Task prompt — Beginning with the first line below, please repeat the material exactly, ending with the line that includes "[p, tip, q]];".
** start of Provided entries **
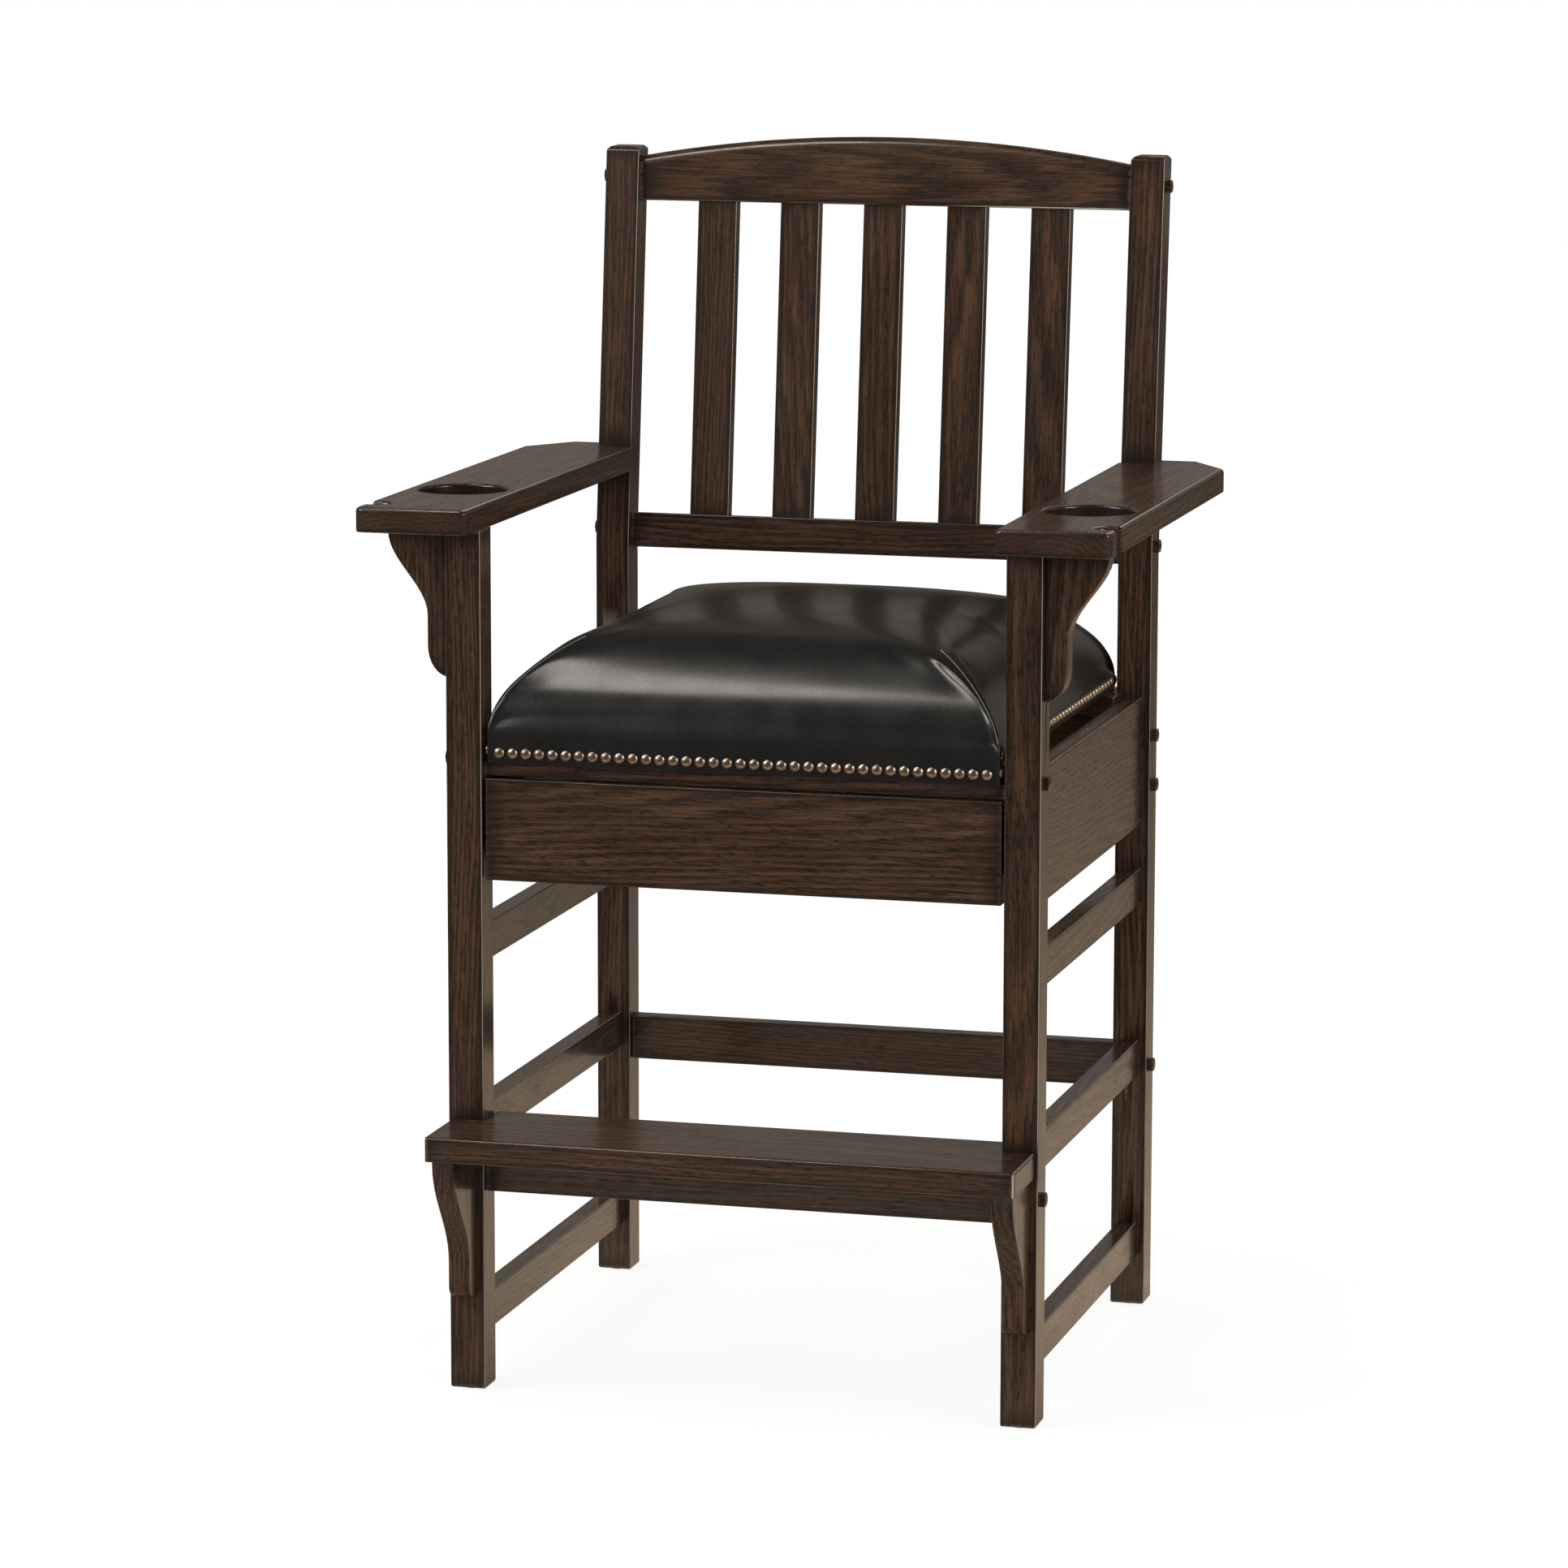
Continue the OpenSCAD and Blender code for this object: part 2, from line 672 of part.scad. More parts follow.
// Triangles between ring a and the ring after it, wound for an outer face or, turned, an inner one
function band(a, turned) = [for (i = [0:ring_n - 1]) let (
    j = (i + 1) % ring_n,
    p = a * ring_n + i, q = a * ring_n + j, r = p + ring_n, s = q + ring_n
  ) each turned ? [[p, q, s], [p, s, r]] : [[p, s, q], [p, r, s]]];
function fan(a, tip, turned) = [for (i = [0:ring_n - 1]) let (
    p = a * ring_n + i, q = a * ring_n + (i + 1) % ring_n
  ) turned ? [p, q, tip] : [p, tip, q]];

module seat_cushion() {
  outer = outer_levels();
  inner = concat([hem(leather_t)], inner_levels(leather_t));
  rings = concat(outer, inner);
  k = len(outer);
  n = len(rings);
  tip = n * ring_n;
  points = concat([for (r = rings) each r],
    [[0, seat_mid_y, seat_top + crown_h], [0, seat_mid_y, seat_top + crown_h - leather_t]]);
  rim = [for (i = [0:ring_n - 1]) let (j = (i + 1) % ring_n, p = k * ring_n + i, q = k * ring_n + j)
      each [[i, j, q], [i, q, p]]];
  faces = concat(
    [for (a = [0:k - 2]) each band(a, false)], fan(k - 1, tip, false),
    [for (a = [k:n - 2]) each band(a, true)], fan(n - 1, tip + 1, true), rim);
  color(leather) placed() polyhedron(points, faces, convexity = 4);
}

foam_gap = 0.4;
module seat_foam() {
  inset = leather_t + foam_gap;
  rings = inner_levels(inset);
  n = len(rings);
  tip = n * ring_n;
  lift = [for (i = [0:n - 1]) [for (p = rings[i]) [p[0], p[1], i == 0 ? seat_top + glue_gap : p[2]]]];
  points = concat([for (r = lift) each r],
    [[0, seat_mid_y, seat_top + crown_h - inset], [0, seat_mid_y, seat_top + glue_gap]]);
  faces = concat([for (a = [0:n - 2]) each band(a, false)], fan(n - 1, tip, false), fan(0, tip + 1, true));
  color(foam) placed() polyhedron(points, faces, convexity = 4);
}

// Domed nails, driven in along the lower edge of the leather. Their pins stop short of the front rail.
nail_rise = 10;
nail_front_z = seat_z - skirt_h + nail_rise;
nail_side_z = seat_z + nail_rise;
nail_l = rail_step - seat_front - 2 * glue_gap;
nail_t = 3;
pin_r = 0.8;
corner_nail_y = skirt_back - nail_r - glue_gap;
corner_nail_rise = 2;
module nail() {
  dome_r = (nail_r * nail_r + nail_t * nail_t) / (2 * nail_t);
  intersection() {
    translate([0, 0, nail_t - dome_r]) sphere(r = dome_r);
    translate([0, 0, 0.01]) cylinder(r = nail_r, h = nail_t);
  }
  translate([0, 0, -nail_l]) cylinder(r = pin_r, h = nail_l + cut);
}

// A row centred on a side of half length l, with as many nails as fit between its rounded corners
function row(l, step) = let (n = floor(2 * (l - corner_r - nail_r) / step) + 1)
  [for (i = [0:n - 1]) (i - (n - 1) / 2) * step];
module nail_rows() {
  across = row(seat_w, nail_step);
  along = row(seat_d, nail_side_step);
  for (x = across) translate([x, seat_front, nail_front_z]) rotate([90, 0, 0]) children();
  for (x = across) translate([x, seat_back, nail_side_z]) rotate([-90, 0, 0]) children();
  for (y = along, side = [-1, 1]) on_side(side)
    translate([seat_w, seat_mid_y + y, nail_side_z]) rotate([0, 90, 0]) children();
  for (side = [-1, 1]) on_side(side)
    translate([seat_w, corner_nail_y, nail_front_z + corner_nail_rise]) rotate([0, 90, 0]) children();
}

module seat_nails() {
  color(brass) placed() nail_rows() nail();
}

module nail_holes() {
  nail_rows() translate([0, 0, -nail_l - cut]) cylinder(r = pin_r + glue_gap, h = nail_l, $fn = 16);
}

// Square plugs with domed faces, the bolts behind them and the barrel nuts in the boards
hex_r = 2.9;
hex_deep = 3;
thread_gap = 0.05;
module bolt_plugs() {
  dome_r = plug_w * 1.6;
  color(wood) placed() for (side = [-1, 1], b = all_bolts) on_side(side)
    translate([leg_out, b[0], b[1]]) intersection() {
      translate([-plug_deep, -plug_w / 2, -plug_w / 2]) cube([plug_deep + plug_out, plug_w, plug_w]);
      translate([plug_out - dome_r, 0, 0]) sphere(r = dome_r);
    }
}

module frame_bolts() {
  color(steel) placed() for (side = [-1, 1], b = all_bolts) on_side(side)
    translate([leg_out - plug_deep, b[0], b[1]]) rotate([0, -90, 0]) difference() {
      union() {
        cylinder(r = head_r, h = head_t);
        cylinder(r = bolt_r, h = head_t + bolt_l);
      }
      translate([0, 0, -cut]) cylinder(r = hex_r, h = hex_deep + cut, $fn = 6);
    }
}

module barrel_nuts() {
  color(steel) placed() for (side = [-1, 1], b = all_bolts) on_side(side) difference() {
    translate([nut_x, b[0] - nut_l / 2, b[1]]) rotate([-90, 0, 0]) cylinder(r = nut_r, h = nut_l);
    translate([nut_x - nut_r - cut, b[0], b[1]]) rotate([0, 90, 0])
      cylinder(r = bolt_r + thread_gap, h = 2 * nut_r + 2 * cut);
  }
}

module frame_dowels() {
  color(board_pale) placed() for (side = [-1, 1]) on_side(side) dowel_set(dowels, 0);
}

module floor_glides() {
  color(nylon) placed() for (side = [-1, 1], y = [leg_t / 2, leg_pitch + leg_t / 2])
    on_side(side) glide(leg_mid, y, 0);
}

// Drawer box. Its sides stand clear of the legs by the width of the slides.
slide_t = 12.7;
box_out = leg_in - slide_t;
box_in = box_out - drawer_side_t;
box_front = drawer_step + drawer_front_t;
box_back = box_front + drawer_l;
box_rise = 10;
box_z = drawer_low + box_rise;
groove = drawer_side_t / 2;
bottom_rise = 6;
bottom_z = box_z + bottom_rise;
inner_t = drawer_side_t;

module drawer_front() {
  color(wood) placed() difference() {
    translate([drawer_gap - leg_in, drawer_step, drawer_low])
      cube([2 * (leg_in - drawer_gap), drawer_front_t, drawer_h]);
    drawer_front_screw_set(glue_gap);
  }
}

module bottom_board(grow) {
  half = box_in + groove + grow;
  depth = drawer_l - 2 * (inner_t - groove) + 2 * grow;
  translate([-half, box_front + inner_t - groove - grow, bottom_z - grow])
    cube([2 * half, depth, drawer_bottom_t + 2 * grow]);
}

module drawer_inner_front() {
  color(board_pale) placed() difference() {
    translate([-box_in, box_front, box_z]) cube([2 * box_in, inner_t, drawer_side_h]);
    bottom_board(glue_gap);
    drawer_front_screw_set(glue_gap);
  }
}

module drawer_back() {
  color(board_pale) placed() difference() {
    translate([-box_in, box_back - inner_t, box_z]) cube([2 * box_in, inner_t, drawer_side_h]);
    bottom_board(glue_gap);
  }
}

module drawer_side(side) {
  color(board_pale) placed() on_side(side) difference() {
    translate([box_in, box_front, box_z]) cube([drawer_side_t, drawer_l, drawer_side_h]);
    bottom_board(glue_gap);
    slide_screw_set(box_out, -1, glue_gap);
  }
}

module drawer_bottom() {
  color(board_pale) placed() bottom_board(0);
}

// Screws from the inner front into the drawer front
front_screw_in = 40;
front_screw_low = 20;
front_screw_top = 15;
front_screw_bite = 12;
module drawer_front_screw_set(grow) {
  open = grow > 0 ? cut : 0;
  for (side = [-1, 1], z = [front_screw_low, drawer_side_h - front_screw_top]) on_side(side)
    translate([box_in - front_screw_in, box_front + inner_t, box_z + z]) rotate([90, 0, 0]) {
      translate([0, 0, -open]) cylinder(r = screw_head_r + grow, h = screw_head_t + open);
      cylinder(r = screw_r + grow, h = inner_t + front_screw_bite + grow);
    }
}

module drawer_front_screws() {
  color(steel) placed() drawer_front_screw_set(0);
}

// Telescopic slides: an outer channel on a packer, a middle channel and an inner one on the drawer
slide_z = box_z + drawer_side_h / 2;
slide_y = leg_t + 2;
slide_wall = 1.2;
slide_play = 0.6;
outer_h = 45;
middle_h = 38.6;
inner_h = 26;
screw_cap = 1.8;
outer_depth = 10.5;
middle_out = leg_in - slide_wall - screw_cap - slide_play;
middle_depth = 7;
inner_depth = 6;
// A packer is this much taller than the slide on it
packer_over = 10;
packer_h = outer_h + packer_over;
pan_r = 3.5;
pan_l = 7;
pan_in = 24;

// A channel whose web lies at x and whose flanges reach towards side by depth
module channel(x, side, depth, height) {
  web = side > 0 ? x : x - slide_wall;
  reach = side > 0 ? x : x - depth;
  translate([web, slide_y, slide_z - height / 2]) cube([slide_wall, slide_l, height]);
  for (z = [slide_z - height / 2, slide_z + height / 2 - slide_wall])
    translate([reach, slide_y, z]) cube([depth, slide_l, slide_wall]);
}

// Pan-head screws through a channel's web at x, driven towards side
slide_screw_ys = [slide_y + pan_in, slide_y + slide_l / 2, slide_y + slide_l - pan_in];
module slide_screw_set(x, side, grow) {
  for (y = slide_screw_ys) translate([x, y, slide_z]) rotate([0, 90 * side, 0]) {
    translate([0, 0, -slide_wall - 0.01]) cylinder(r = screw_r + grow, h = slide_wall + pan_l + grow);
    translate([0, 0, -slide_wall - screw_cap]) cylinder(r = pan_r, h = screw_cap);
  }
}

module slide_packer(side) {
  color(board_pale) placed() on_side(side) difference() {
    translate([leg_in, leg_t, slide_z - packer_h / 2])
      cube([board_in - leg_in, leg_pitch - leg_t, packer_h]);
    slide_screw_set(leg_in, 1, glue_gap);
  }
}

module slide_outer(side) {
  color(steel) placed() on_side(side) difference() {
    channel(leg_in, -1, outer_depth, outer_h);
    slide_screw_set(leg_in, 1, glue_gap);
  }
}

module slide_middle(side) {
  color(steel) placed() on_side(side) channel(middle_out, -1, middle_depth, middle_h);
}

module slide_inner(side) {
  color(steel) placed() on_side(side) difference() {
    channel(box_out, 1, inner_depth, inner_h);
    slide_screw_set(box_out, -1, glue_gap);
  }
}

module slide_screws_frame() {
  color(steel) placed() for (side = [-1, 1]) on_side(side) slide_screw_set(leg_in, 1, 0);
}

module slide_screws_drawer() {
  color(steel) placed() for (side = [-1, 1]) on_side(side) slide_screw_set(box_out, -1, 0);
}

front_leg(-1);  // front_leg_left
front_leg(1);  // front_leg_right
rear_post(-1);  // rear_post_left
rear_post(1);  // rear_post_right
crest_rail();
lower_back_rail();
back_slat(0);  // back_slat_1
back_slat(1);  // back_slat_2
back_slat(2);  // back_slat_3
back_slat(3);  // back_slat_4
back_slat(4);  // back_slat_5
arm(-1);  // arm_left
arm(1);  // arm_right
arm_corbel(-1);  // arm_corbel_left
arm_corbel(1);  // arm_corbel_right
side_board(-1, side_boards[0]);  // side_apron_left
side_board(1, side_boards[0]);  // side_apron_right
rear_apron();
front_seat_rail();
side_board(-1, side_boards[1]);  // stretcher_upper_left
side_board(1, side_boards[1]);  // stretcher_upper_right
side_board(-1, side_boards[2]);  // stretcher_middle_left
side_board(1, side_boards[2]);  // stretcher_middle_right
side_board(-1, side_boards[3]);  // stretcher_lower_left
side_board(1, side_boards[3]);  // stretcher_lower_right
rear_stretcher();
footrest_board();
foot_rail();
foot_corbel(-1);  // foot_corbel_left
foot_corbel(1);  // foot_corbel_right
corner_blocks();
seat_board();
seat_lip();
seat_foam();
seat_cushion();
seat_nails();
bolt_plugs();
frame_bolts();
barrel_nuts();
frame_dowels();
floor_glides();
seat_screws();
drawer_front();
drawer_inner_front();
drawer_side(-1);  // drawer_side_left
drawer_side(1);  // drawer_side_right
drawer_back();
drawer_bottom();
drawer_front_screws();
slide_packer(-1);  // slide_packer_left
slide_packer(1);  // slide_packer_right
slide_outer(-1);  // slide_outer_left
slide_outer(1);  // slide_outer_right
slide_middle(-1);  // slide_middle_left
slide_middle(1);  // slide_middle_right
slide_inner(-1);  // slide_inner_left
slide_inner(1);  // slide_inner_right
slide_screws_frame();
slide_screws_drawer();
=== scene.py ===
"""Tall spectator chair in dark stained oak, with a crowned black leather seat edged in antique nails."""

import math
import random

import bmesh
import bpy
from mathutils import Matrix, Vector


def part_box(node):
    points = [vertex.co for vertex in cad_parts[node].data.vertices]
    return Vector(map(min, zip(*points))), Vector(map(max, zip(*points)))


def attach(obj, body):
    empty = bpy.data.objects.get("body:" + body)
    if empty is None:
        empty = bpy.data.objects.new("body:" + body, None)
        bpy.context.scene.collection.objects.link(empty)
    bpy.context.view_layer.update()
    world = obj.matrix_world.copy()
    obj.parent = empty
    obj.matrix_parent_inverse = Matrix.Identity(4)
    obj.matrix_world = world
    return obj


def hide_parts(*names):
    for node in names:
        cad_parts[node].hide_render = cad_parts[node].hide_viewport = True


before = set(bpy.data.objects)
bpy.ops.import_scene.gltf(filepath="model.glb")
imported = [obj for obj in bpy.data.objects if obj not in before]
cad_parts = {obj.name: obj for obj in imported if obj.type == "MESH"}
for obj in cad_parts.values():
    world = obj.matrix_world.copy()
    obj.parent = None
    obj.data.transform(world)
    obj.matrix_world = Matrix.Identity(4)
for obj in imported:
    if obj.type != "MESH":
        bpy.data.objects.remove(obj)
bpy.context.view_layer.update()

MM = 0.001
SIDES = ("left", "right")
# Points and faces closer than this are taken to touch.
NEAR = 1 * MM

# The back leans from this height on, about the front faces of the rear posts.
BEND_Z = 798 * MM
LEAN = math.radians(6)

front_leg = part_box("front_leg_right")
rear_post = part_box("rear_post_right")
LEG = front_leg[1].x - front_leg[0].x
LEG_IN = front_leg[0].x
LEG_OUT = front_leg[1].x
LEG_FRONT = front_leg[0].y
LEG_BACK = front_leg[1].y
POST_FRONT = rear_post[0].y


# Helpers


def link(data, name):
    """A new object for a mesh, a camera or a lamp, put into the scene."""
    ob = bpy.data.objects.new(name, data)
    bpy.context.scene.collection.objects.link(ob)
    return ob


def span(points):
    """The lowest and the highest corner of the box round some points."""
    low = Vector([min(p[i] for p in points) for i in range(3)])
    high = Vector([max(p[i] for p in points) for i in range(3)])
    return low, high


def middle_of(edge):
    a, b = edge.verts
    return (a.co + b.co) / 2


def rgb(r, g, b):
    return (r, g, b, 1.0)


# Shader nodes


def feed(tree, socket, value):
    """Links a socket to another one, or sets its value."""
    if isinstance(value, bpy.types.NodeSocket):
        tree.links.new(value, socket)
    else:
        socket.default_value = value


def put(tree, kind, inputs=None, **settings):
    """Adds a shader node. An input given as a socket is linked, anything else is its value."""
    n = tree.nodes.new("ShaderNode" + kind)
    for name, value in settings.items():
        setattr(n, name, value)
    for key, value in (inputs or {}).items():
        feed(tree, n.inputs[key], value)
    return n


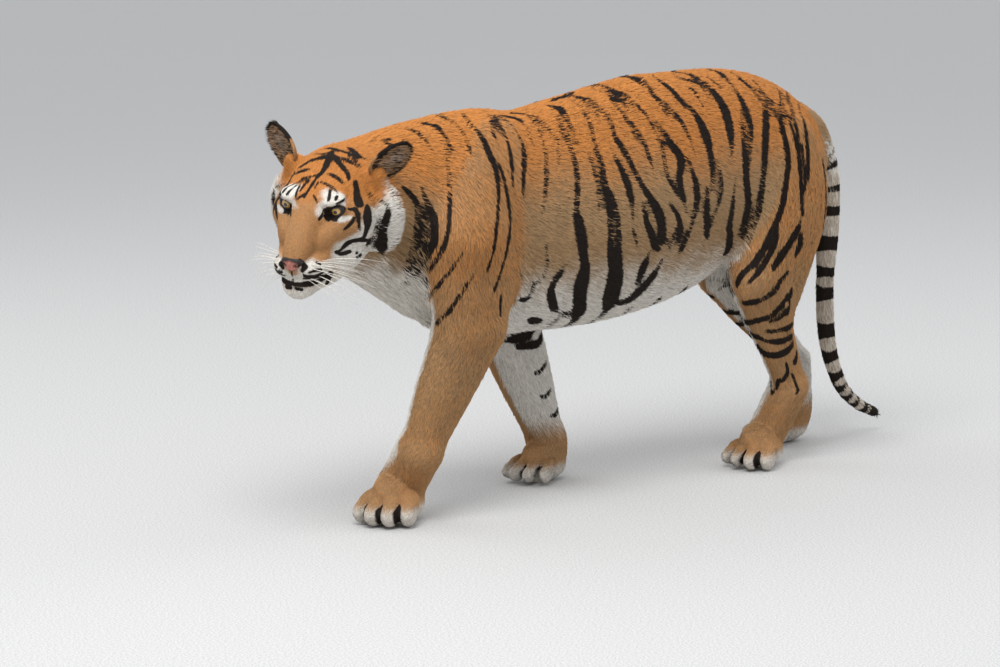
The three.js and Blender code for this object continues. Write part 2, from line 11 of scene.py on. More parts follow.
import itertools
import bpy
import numpy as np
import openvdb
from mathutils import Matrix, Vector


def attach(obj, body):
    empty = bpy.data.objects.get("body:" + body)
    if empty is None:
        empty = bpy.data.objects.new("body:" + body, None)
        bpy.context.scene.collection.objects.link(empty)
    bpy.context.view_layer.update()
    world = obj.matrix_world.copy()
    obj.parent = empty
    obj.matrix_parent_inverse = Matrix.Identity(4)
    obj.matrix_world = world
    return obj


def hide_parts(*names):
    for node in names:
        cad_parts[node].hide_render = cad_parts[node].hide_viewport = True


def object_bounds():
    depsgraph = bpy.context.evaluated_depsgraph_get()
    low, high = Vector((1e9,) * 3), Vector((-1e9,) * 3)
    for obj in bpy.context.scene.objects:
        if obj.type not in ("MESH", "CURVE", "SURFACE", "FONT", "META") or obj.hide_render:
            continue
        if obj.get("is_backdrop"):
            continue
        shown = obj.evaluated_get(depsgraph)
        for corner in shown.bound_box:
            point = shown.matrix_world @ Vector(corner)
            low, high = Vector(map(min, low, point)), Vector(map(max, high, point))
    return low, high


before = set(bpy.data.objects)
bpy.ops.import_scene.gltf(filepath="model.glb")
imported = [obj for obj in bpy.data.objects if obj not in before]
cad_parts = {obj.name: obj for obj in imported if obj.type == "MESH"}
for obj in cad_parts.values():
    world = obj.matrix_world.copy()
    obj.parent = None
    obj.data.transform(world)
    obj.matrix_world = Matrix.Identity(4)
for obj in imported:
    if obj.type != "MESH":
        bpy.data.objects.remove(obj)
cad_low, cad_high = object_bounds()
rng = np.random.default_rng(11)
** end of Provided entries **
Expected answer —
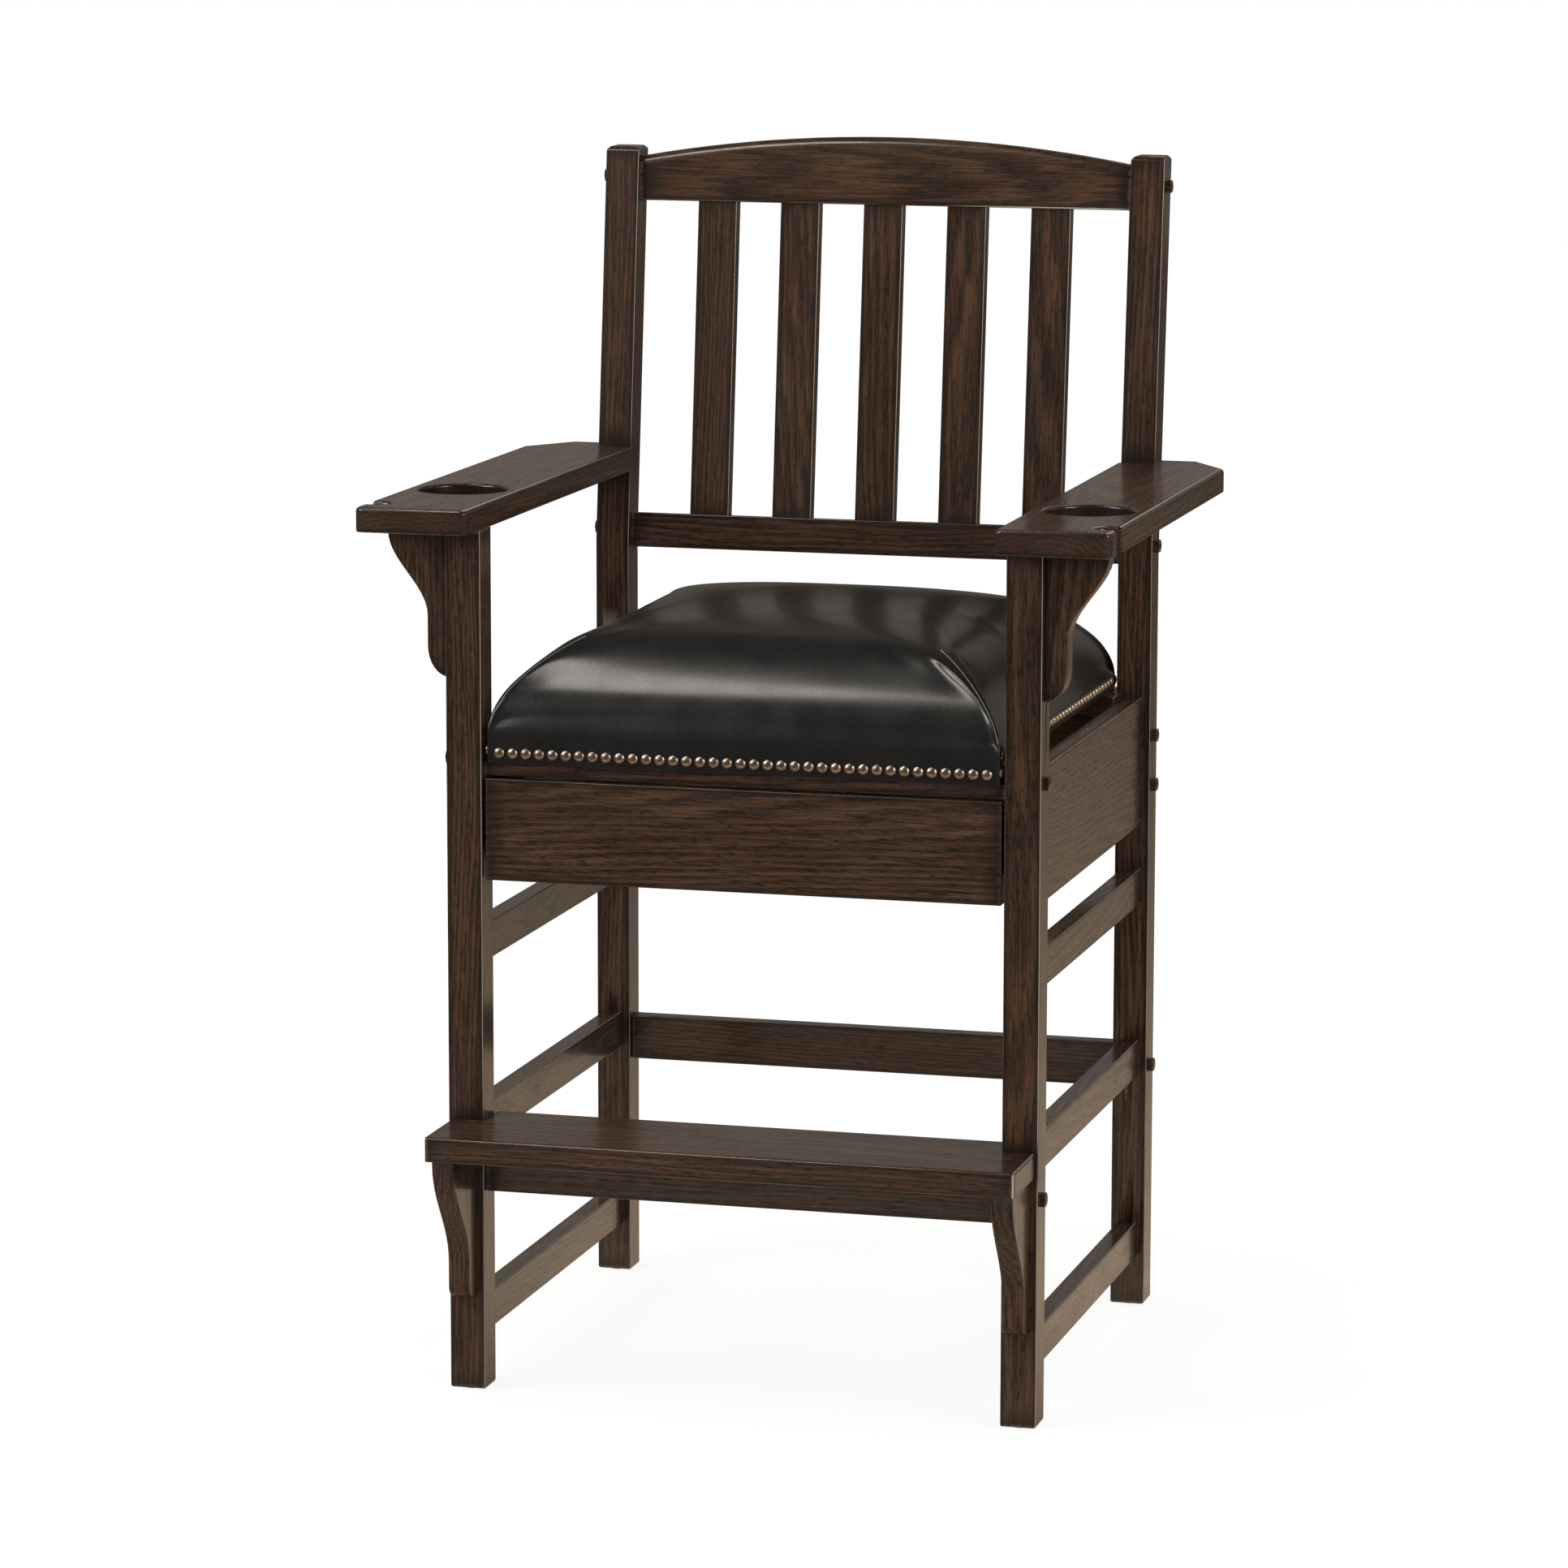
Continue the OpenSCAD and Blender code for this object: part 2, from line 672 of part.scad. More parts follow.
// Triangles between ring a and the ring after it, wound for an outer face or, turned, an inner one
function band(a, turned) = [for (i = [0:ring_n - 1]) let (
    j = (i + 1) % ring_n,
    p = a * ring_n + i, q = a * ring_n + j, r = p + ring_n, s = q + ring_n
  ) each turned ? [[p, q, s], [p, s, r]] : [[p, s, q], [p, r, s]]];
function fan(a, tip, turned) = [for (i = [0:ring_n - 1]) let (
    p = a * ring_n + i, q = a * ring_n + (i + 1) % ring_n
  ) turned ? [p, q, tip] : [p, tip, q]];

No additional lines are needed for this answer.